DEFIANCE, FORT. Several different forts in American Indian Country were named "Defiance." The name itself clearly symbolized federal determination to quell Native resistance to westward expansion. The two most significant forts were constructed in Ohio and Arizona. Although the forts themselves did not survive, the communities Defiance, Ohio, and Fort Defiance, Arizona, did.
Fort Defiance, Ohio, is associated with General Anthony Wayne, who in 1794 ordered the structure constructed where the Maumee and Auglaize Rivers meet. Wayne is said to have chosen the name to defy not only the Indians but also the British and "all the devils of hell." His victory at the Battle of Fallen Timbers in 1794 constituted a significant defeat for the Shawnees and their allies, yet Tecumseh mobilized Native resistance again in the early 1800s.

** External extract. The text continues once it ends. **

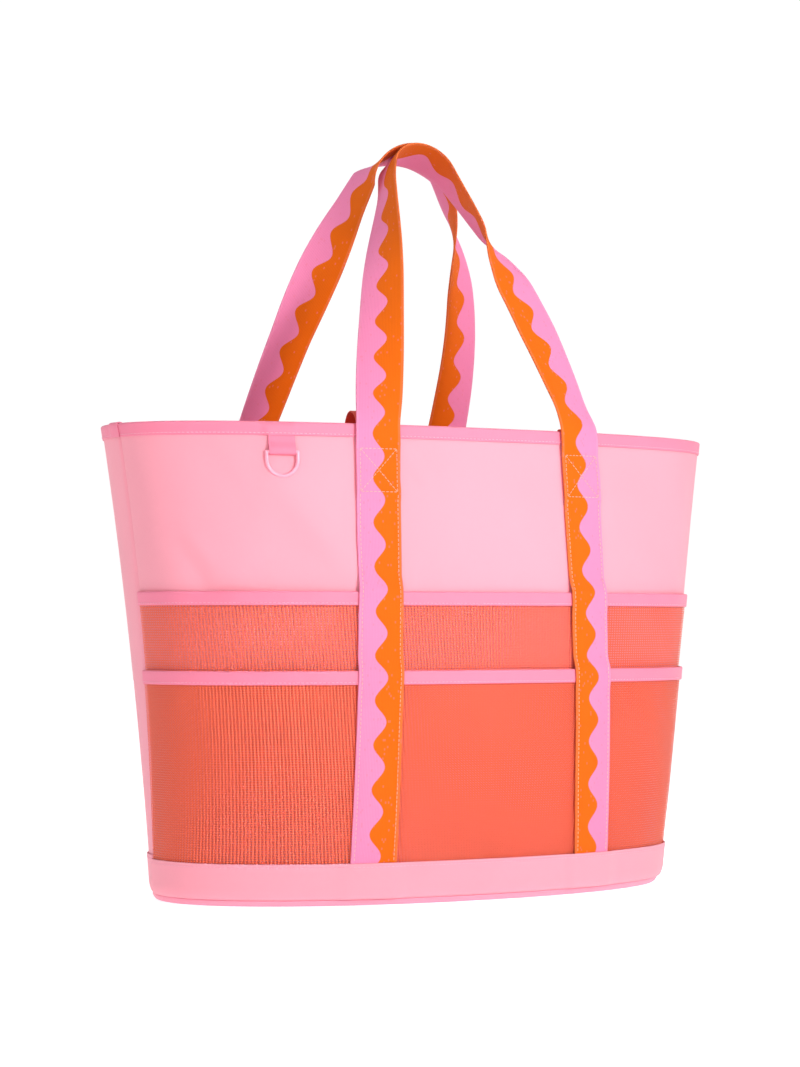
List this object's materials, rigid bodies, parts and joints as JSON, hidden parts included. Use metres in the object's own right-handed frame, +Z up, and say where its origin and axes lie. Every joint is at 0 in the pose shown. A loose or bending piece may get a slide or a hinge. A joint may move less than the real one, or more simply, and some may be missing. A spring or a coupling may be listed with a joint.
{
  "type": "beach bag",
  "caption": "Oval-based canvas beach tote with mesh front pockets, a clip ring at the rim and long webbing handles that swing down outside.",
  "frame": {"origin": "on the floor, under the middle of the whole bag's box", "axes": "+Z up towards the handles, -Y out of the pocket side (front), +X to the right seen from the front"},
  "size_m": [0.5782, 0.2588, 0.6514],
  "materials": {
    "canvas": "coated plain weave",
    "base_canvas": "coated plain weave",
    "binding": "folded binding tape",
    "mesh": "open coated mesh",
    "wave_webbing": "woven webbing, pink and orange halves with a wavy line between",
    "coral_webbing": "plain woven webbing",
    "board": "matte sheet",
    "ring": "satin enamel"
  },
  "bodies": {
    "bag": {"front_panel": "canvas", "back_panel": "canvas", "side_seam_tape_left": "binding", "side_seam_tape_right": "binding", "bottom_panel": "base_canvas", "base_board": "board", "base_band_front": "base_canvas", "base_band_back": "base_canvas", "base_binding": "binding", "rim_binding": "binding", "tall_pocket_mesh": "mesh", "tall_pocket_binding": "binding", "short_pocket_mesh": "mesh", "short_pocket_binding": "binding", "front_strap_left": "wave_webbing", "front_strap_right": "wave_webbing", "back_strap_left": "wave_webbing", "back_strap_right": "wave_webbing", "backing_front_left": "coral_webbing", "backing_front_right": "coral_webbing", "backing_back_left": "coral_webbing", "backing_back_right": "coral_webbing", "dring_tab": "binding"},
    "front_handle_body": {"front_handle": "wave_webbing"},
    "back_handle_body": {"back_handle": "wave_webbing"},
    "dring_body": {"dring": "ring"}
  },
  "joints": [
    {"name": "front_handle_fold", "type": "hinge", "parent": "bag", "child": "front_handle_body", "pos_m": [0, -0.11426, 0.399], "axis": [1, 0, 0], "range_deg": [0, 180]},
    {"name": "back_handle_fold", "type": "hinge", "parent": "bag", "child": "back_handle_body", "pos_m": [0, 0.11928, 0.399], "axis": [-1, 0, 0], "range_deg": [0, 180]},
    {"name": "dring_swing", "type": "hinge", "parent": "bag", "child": "dring_body", "pos_m": [-0.18181, -0.09807, 0.371], "axis": [-0.965, 0.2624, 0], "range_deg": [0, 150]}
  ]
}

Fort Defiance, Arizona, was built in the heart of Navajo country in 1851, a scant three years after the United States claimed the region under the terms of the Treaty of Guadalupe Hidalgo. The Navajos hoped to eliminate the fort's unwelcome presence but failed in several attempts to wrest it from the Americans. Christopher ("Kit") Carson and others used Fort Defiance as a base for their campaigns against the Navajos, which ultimately resulted in the Long Walk, a forced march of the Indians to exile at Fort Sumner, New Mexico.
The treaty of 1868 signed at Fort Sumner allowed the Navajos, who call themselves Diné, to return home. In time, Fort Defiance became a Navajo settlement called Tsehootsooi in the Diné language, meaning "green place among the rocks." After World War II, given its proximity to the Navajo capital of Window Rock, it emerged as a vital commercial and residential center.
Frink, Maurice. Fort Defiance and the Navajos. Boulder, Colo.: Pruett, 1968.